Recensione dello spettacolo M² della compagnia Dynamis, andato in scena al Teatro Vascello 18 e 19 marzo 2017
“Lo Stato totalitario fa di tutto per controllare i pensieri e le emozioni dei propri sudditi in modo persino più completo di come ne controlla le azioni”. Non poteva che esser partorito da George Orwell, precursore della verità, tale pensiero critico. Una verità, la sua, che si riscontra nella performance firmata dai Dynamis e andata in scena al Teatro Vascello, all’interno della quale sono stati coinvolti sette volontari del pubblico.
Una performance partecipativa che si interroga e trasporta in maniera ludica un concetto oramai risaputo e chiaro, ma che è sempre bene ricordare e soprattutto indagare. Siamo tutti veicolati e controllati nella nostra libertà, quanto in realtà siamo liberi, quanto il nostro spazio è nostro, quanto siamo disposti a condividerlo? Di queste domande secolari cambia il saperle riproporle. Il portare sulla scena in maniera efficace e originale un messaggio già diffuso fa la differenza. I Dynamis riescono nella prova, intrecciando il loro personalissimo modo di far teatro col risveglio di una certa consapevolezza. Sul palco dinamicità, un pc, un uomo nella veste di rigido tutor, sette partecipanti, una voce metallica e un nastro isolante verde acido che verrà utilizzato per tracciare una misura stabilita e precisa.

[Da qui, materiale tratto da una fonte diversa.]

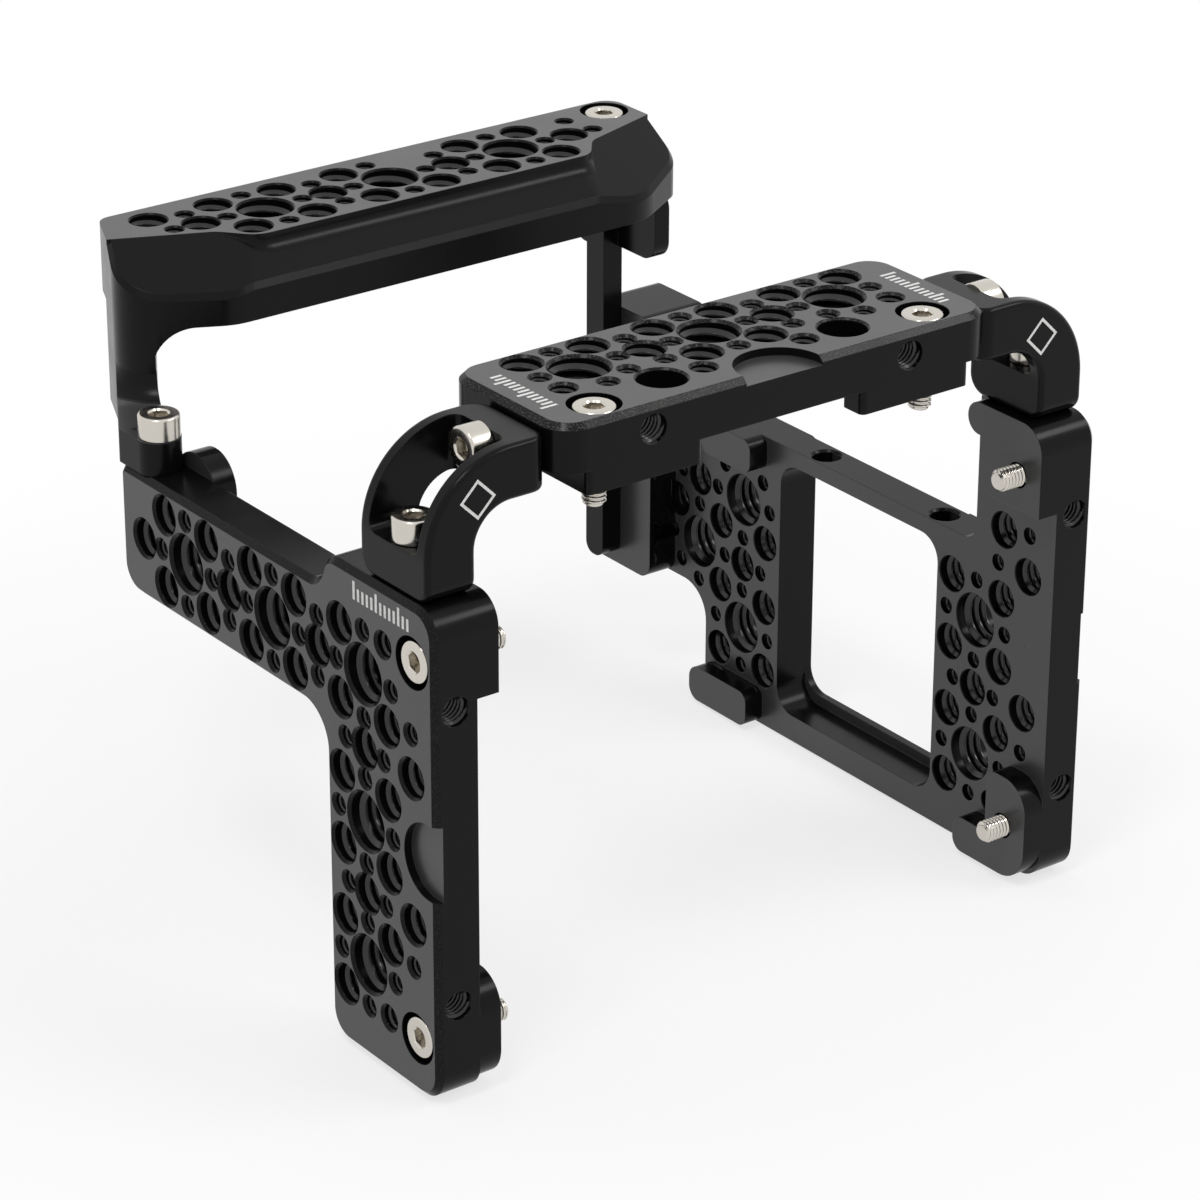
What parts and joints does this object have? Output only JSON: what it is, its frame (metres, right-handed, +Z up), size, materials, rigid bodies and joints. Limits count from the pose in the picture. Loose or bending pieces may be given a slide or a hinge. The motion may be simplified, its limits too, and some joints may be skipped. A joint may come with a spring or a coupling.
{
  "type": "camera cage",
  "caption": "Open camera cage of drilled and tapped plates: two sides, a bracketed top plate and a rear bar, with captive screws that hold the camera.",
  "frame": {"origin": "middle of the width and of the depth, on the plane the side plates stand on", "axes": "+X to the right across the cage, +Y to the rear, away from the lens, +Z up"},
  "size_m": [0.133, 0.1196, 0.1088],
  "materials": {
    "anodised_aluminium": "satin black anodised, finely milled",
    "stainless_steel": "turned stainless steel, lightly polished"
  },
  "bodies": {
    "cage": {"left_bracket_lower_screw": "stainless_steel", "left_bracket_upper_screw": "stainless_steel", "left_corner_bracket": "anodised_aluminium", "left_side_plate": "anodised_aluminium", "rear_arm_pin": "stainless_steel", "rear_arm_screw": "stainless_steel", "rear_bar": "anodised_aluminium", "rear_post_lower_screw": "stainless_steel", "rear_post_top_screw": "stainless_steel", "rear_post_upper_screw": "stainless_steel", "rear_right_post": "anodised_aluminium", "right_bracket_lower_screw": "stainless_steel", "right_bracket_upper_screw": "stainless_steel", "right_corner_bracket": "anodised_aluminium", "right_side_plate": "anodised_aluminium", "top_plate": "anodised_aluminium"},
    "left_lower_camera": {"left_lower_camera_screw": "stainless_steel"},
    "left_upper_camera": {"left_upper_camera_screw": "stainless_steel"},
    "right_lower_camera": {"right_lower_camera_screw": "stainless_steel"},
    "right_upper_camera": {"right_upper_camera_screw": "stainless_steel"},
    "top_left_camera": {"top_left_camera_screw": "stainless_steel"},
    "top_right_camera": {"top_right_camera_screw": "stainless_steel"}
  },
  "joints": [
    {"name": "left_lower_camera_screw_slide", "type": "slide", "parent": "cage", "child": "left_lower_camera", "axis": [-1, 0, 0], "range_m": [0, 0.005]},
    {"name": "left_upper_camera_screw_slide", "type": "slide", "parent": "cage", "child": "left_upper_camera", "axis": [-1, 0, 0], "range_m": [0, 0.005]},
    {"name": "right_lower_camera_screw_slide", "type": "slide", "parent": "cage", "child": "right_lower_camera", "axis": [1, 0, 0], "range_m": [0, 0.005]},
    {"name": "right_upper_camera_screw_slide", "type": "slide", "parent": "cage", "child": "right_upper_camera", "axis": [1, 0, 0], "range_m": [0, 0.005]},
    {"name": "top_left_camera_screw_slide", "type": "slide", "parent": "cage", "child": "top_left_camera", "axis": [0, 0, 1], "range_m": [0, 0.005]},
    {"name": "top_right_camera_screw_slide", "type": "slide", "parent": "cage", "child": "top_right_camera", "axis": [0, 0, 1], "range_m": [0, 0.005]}
  ]
}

Lo studio, infatti, è una ricerca “su l’uso dell’unità di misura metro quadro. Qual’ è il confine che intercorre tra umano e disumano nelle declinazioni della nostra quotidianità?” Durante l’esperimento, ai sette partecipanti viene chiesto di adattarsi all’interno dello spazio circoscritto, di fare una serie di azioni e movimenti, sedersi a terra, improvvisare un valzer, fare una piramide umana. Il tutto si svolge nell’ilare coinvolgimento dell’informalità e assume contorni comici nel vedere le cavie assecondare le disposizioni della voce metallica, spronate da un tutor che va man mano svelando una natura autoritaria. Il senso viene presto svelato, “ve l’avevamo detto ci sono delle regole”. Intrappolati nel metroquadro e nel gioco i concorrenti si ritrovano pedine di un sistema, rappresentato da una voce che osserva i loro movimenti (grande fratello invisibile?) e dal suo braccio/forza dell’ordine, quel tutor che stimolava con la maniacalità di un personal trainer di una palestra che si rivela struttura di repressione e violenza. Un manganello giocattolo, che viene usato con immedesimata cattiveria, costringe un confinamento che non può non far riflettere. Incita al ballo, e poi all’immobilità.

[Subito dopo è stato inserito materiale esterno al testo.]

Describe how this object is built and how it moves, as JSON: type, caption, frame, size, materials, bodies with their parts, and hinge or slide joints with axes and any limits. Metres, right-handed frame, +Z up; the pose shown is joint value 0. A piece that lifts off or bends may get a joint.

Balliamo se loro vogliono che balliamo, subiamo percosse se il nostro divertimento non è contemplato nei loro piani. Uno spazio non democratico, dove ciò che appare come divertimento è in realtà il divertimento indotto dalla macchina tutta lustrini che ci abbaglia. Contentini e parvenza di leggerezza in un mondo che massacra. Con una serie di dati la voce ci proietta nell’immaginario concreto e reale dello spazio, soffocante, ristretto. Non ci rilascia la sensazione della bellezza che può scaturire dal contatto e la vista di molti durante una partecipata situazione di piazza, la potenza della folla, il corteo, la manifestazione, il senso dell’aggregazione, piuttosto avvertiamo l’obbligo di compressione, quella dei grandi numeri durante gli eventi claustrofobici, la calca e la chiusura nei mezzi di trasporto che ci portano al nostro lavoro, probabilmente malpagato e necessario per sopravvivere, e più crudelmente l’affollamento che invade barconi in mare. Anche lì sopravvivenza, anche lì morte.
Il progetto, infatti, parte proprio da una riflessione sui casi di naufragio nel Mediterraneo e le violenze anche di spazio vivibile a bordo, una ricerca costruita attorno ad una proporzione tra superficie e persone coinvolte e poi sviluppata in performance nell’ambito di un laboratorio teatrale per rifugiati politici svolto a Roma nel 2015. Efficace, concreto, concentrato nel giusto tempo, interattivo e profondo, lo spettacolo fa sorridere e ridere per tutta quell’umanità manifesta nelle prove a cui sono sottoposti i partecipanti, lasciandoci poi con una più radicata memoria. Internamente la realtà delle cose si manifesta. Ricordiamoci, pare dire tutta la cura del dettaglio dei Dynamis, che su questa terra di cui abitiamo lo spazio ognuno di noi è un richiedente asilo, un rifugiato o uno sfollato.